A modern surname can sometimes feel neutral. A Victorian-style surname rarely does. It almost always gives off a signal. It might sound respectable, stern, aspirational, old-fashioned, polished, provincial, aristocratic, or ominous. That gives you more character value from fewer words.

They are also wonderfully flexible. You can use them in straight historical fiction, gothic horror, romance, detective stories, alternate history, fantasy cities inspired by nineteenth-century England, and even steampunk campaigns. The same surname can feel proper in one context and threatening in another.

That flexibility is valuable. A name like Harcourt can belong to a barrister, a bishop, a villain, or a cold family patriarch. A name like Brookfield can belong to a school headmistress, a doctor, or a widow running an old estate. The surname opens the door, and the rest of the character follows.

Picking the Right Victorian Surname

The easiest way to choose well is to match the surname to status, place, and mood.

For upper-class or estate-based characters, surnames like Pembroke, Walsingham, Cavendish, Carrington, and Fairfax usually work well. They feel polished, old, and socially powerful. They are useful when the family name itself should carry authority.

For middle-class or professional characters, names like Langford, Whitlock, Greenfield, Davenport, and Westbrook often feel right. They sound respectable and grounded without becoming too grand. These are good for lawyers, doctors, teachers, clergymen, businessmen, and city families rising through society.

For rural or village-rooted characters, names like Thornfield, Oakleigh, Elmwood, Marsham, and Ashcroft can be very effective. They feel tied to land, parish life, and local memory. These names work especially well when you want the character to feel rooted in a place rather than just a class.

For darker stories, look for names with a little edge. Blackstone, Ravenscroft, Radcliffe, Northcott, and Harrowby all bring some pressure with them. They fit secrets, old houses, difficult marriages, hidden crimes, and lingering grief.

Keep the full character in mind. The surname should not only sound good. It should sound right for what the story needs.

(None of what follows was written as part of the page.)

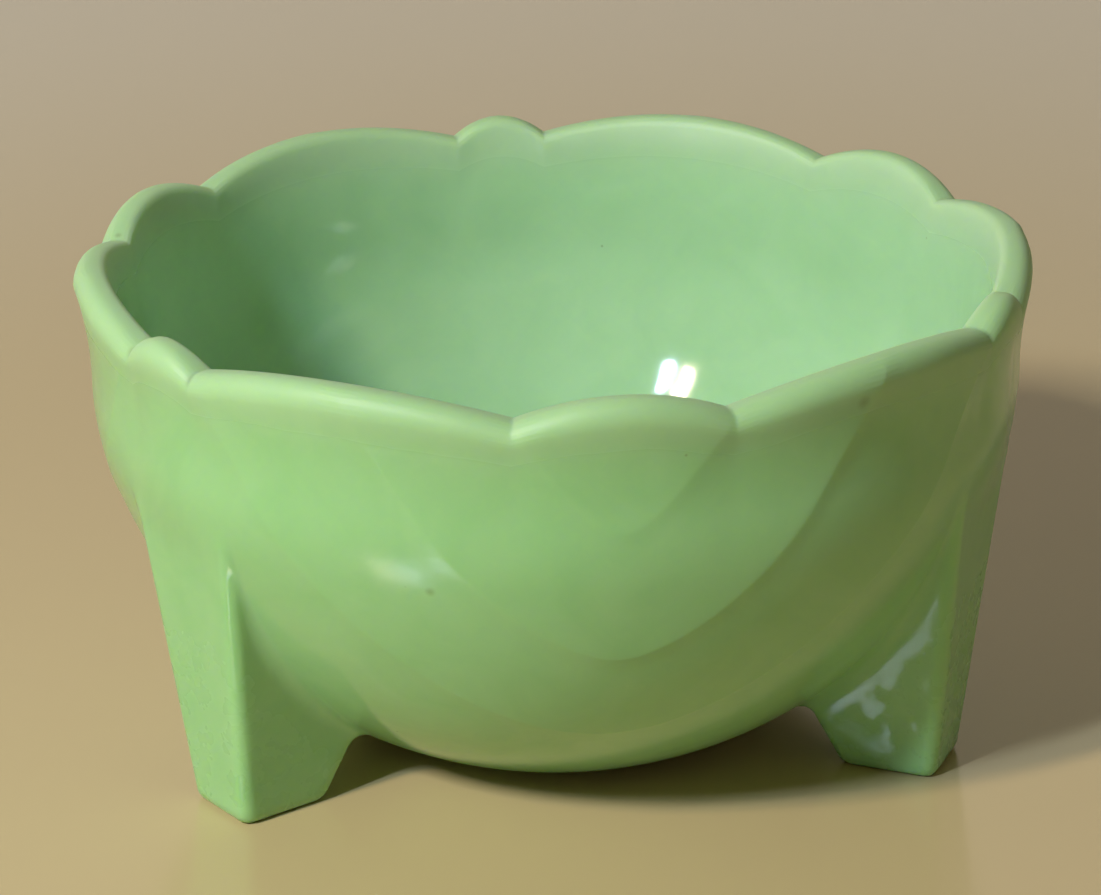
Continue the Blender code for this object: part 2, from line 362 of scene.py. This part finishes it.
def near_foot(verts, axis):
    """Which points belong to the foot or to the part of the body that its fillet reaches."""
    points = foot_frame([vert.co for vert in verts], axis)
    x, y, z = points.T
    outside = body_distance(np.hypot(x, y), z) > -SHELL
    return (x > 0) & (z < KNEE_HEIGHT) & outside & (foot_distance(x, y, z) < SKIRT)


def grow_foot(axis):
    """Extrude the patch off the body and lay it round the foot."""
    centres = foot_frame([face.calc_center_median() for face in bm.faces], axis)
    patch = [face for face, chosen in zip(list(bm.faces), in_patch(centres)) if chosen]
    top = max(vert.co.z for face in patch for vert in face.verts) - MERGE
    bottom = min(vert.co.z for face in patch for vert in face.verts) + MERGE
    patch_edges = list({edge for face in patch for edge in face.edges})
    grown = bmesh.ops.extrude_face_region(bm, geom=patch + patch_edges)["geom"]
    caps = [item for item in grown if isinstance(item, bmesh.types.BMVert) and bottom < item.co.z < top]
    laid = foot_frame(foot_outline(foot_frame([vert.co for vert in caps], axis)), -axis)
    for vert, point in zip(caps, laid):
        vert.co = point
    bmesh.ops.remove_doubles(bm, verts=bm.verts, dist=MERGE)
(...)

The Right Name Changes the Whole Room

That is the quiet strength of a Victorian surname.

It can change how a character feels before they even speak. It can suggest standing, history, restraint, loneliness, pride, decay, or ambition in one clean line. In a period-inspired story, that matters a great deal.

A strong surname can make a family more believable, a mystery more atmospheric, and a setting more complete. It can make the world feel older and more structured. It can make even a simple introduction feel charged.

That is why this style stays so useful.

If you want a name that feels literary, period-friendly, and rich with social texture, Victorian surnames are one of the best tools you can use.

  • Pembroke – Refined and upper-class, perfect for an old family with social weight.
  • Hawthorne – Literary, elegant, and slightly shadowed.
  • Fairfax – Crisp, polished, and ideal for high society.
  • Whitlock – Strong and respectable with a firm Victorian tone.
  • Carrington – Grand, balanced, and very period-friendly.
  • Walsingham – Noble and formal, with strong old-estate energy.
  • Blackstone – Excellent for a darker family or a legal figure.
  • Langford – Clean, believable, and useful across many character types.
  • Ashbourne – Graceful and rooted, with old-house warmth.
  • Radcliffe – Gothic, sharp, and full of tension.
  • Westbrook – Respectable and steady for a professional household.
  • Fenwick – Compact, distinguished, and memorable.
  • Harcourt – Controlled, upper-class, and quietly severe.
  • Davenport – Strong for merchants, barristers, or city families.
  • Ravenscroft – Dark, dramatic, and perfect for mystery or gothic fiction.
  • Langley – Gentle, polished, and easy to use in period drama.
  • Thornfield – A classic moody surname with old estate flavor.
  • Cavendish – Wealthy, aristocratic, and instantly grand.
  • Northcott – Cool and slightly severe, excellent for a stricter family line.
  • Ashcroft – Clean and literary with a rural edge.
  • Greenwood – Warm and established, with land-rooted character.
  • Mortimer – Old, strong, and excellent for legacy-rich stories.
  • Whitmore – Smooth and respectable with broad Victorian use.
  • Beresford – Formal and polished with upper-middle-class weight.
  • Seymour – Elegant, social, and easy to picture in London society.
  • Middleton – Balanced and believable for a proper household.
  • Redmayne – Distinctive without feeling too ornate.
  • Somerset – Grand and old-rooted, ideal for a family with status.
  • Ellsworth – Soft, polished, and very readable.
  • Kingsley – Strong and aspirational with a bright finish.
  • Templeton – Formal, period-friendly, and excellent for a gentlemanly cast.
  • Marlowe – Literary, stylish, and slightly dangerous.
  • Bellamy – Softer and warmer, but still clearly Victorian in feel.
  • Hollingsworth – Long, established, and perfect for family drama.
  • Oakleigh – Country-house charm with real period texture.
  • Peverell – Distinctive and old-fashioned in a very usable way.
  • Stratford – Gentle prestige with literary warmth.
  • Rosewood – Elegant and memorable, with a decorative Victorian mood.
  • Sherborne – Calm, polished, and very natural in nineteenth-century fiction.
  • Milford – Respectable and easy to place in social drama.
  • Fortescue – Aristocratic, elaborate, and excellent for inherited power.
  • Lockwood – Strong and slightly cold, useful for darker households.
  • Wentworth – One of the best for prestige, inheritance, and restraint.
  • Stanhope – Refined and socially elevated without being overdone.
  • Clifton – Clean, respectable, and perfect for a Victorian gentleman.
  • Beaumont – Smooth, fashionable, and great for a more polished family.
  • Featherstone – Rich, textured, and ideal for larger-than-life period fiction.
  • Mayfair – Stylish and socially aware, with strong London flavor.
  • Weatherby – Subtle, grounded, and full of quiet old-family charm.
  • Thackeray – Literary, memorable, and perfectly suited to the era.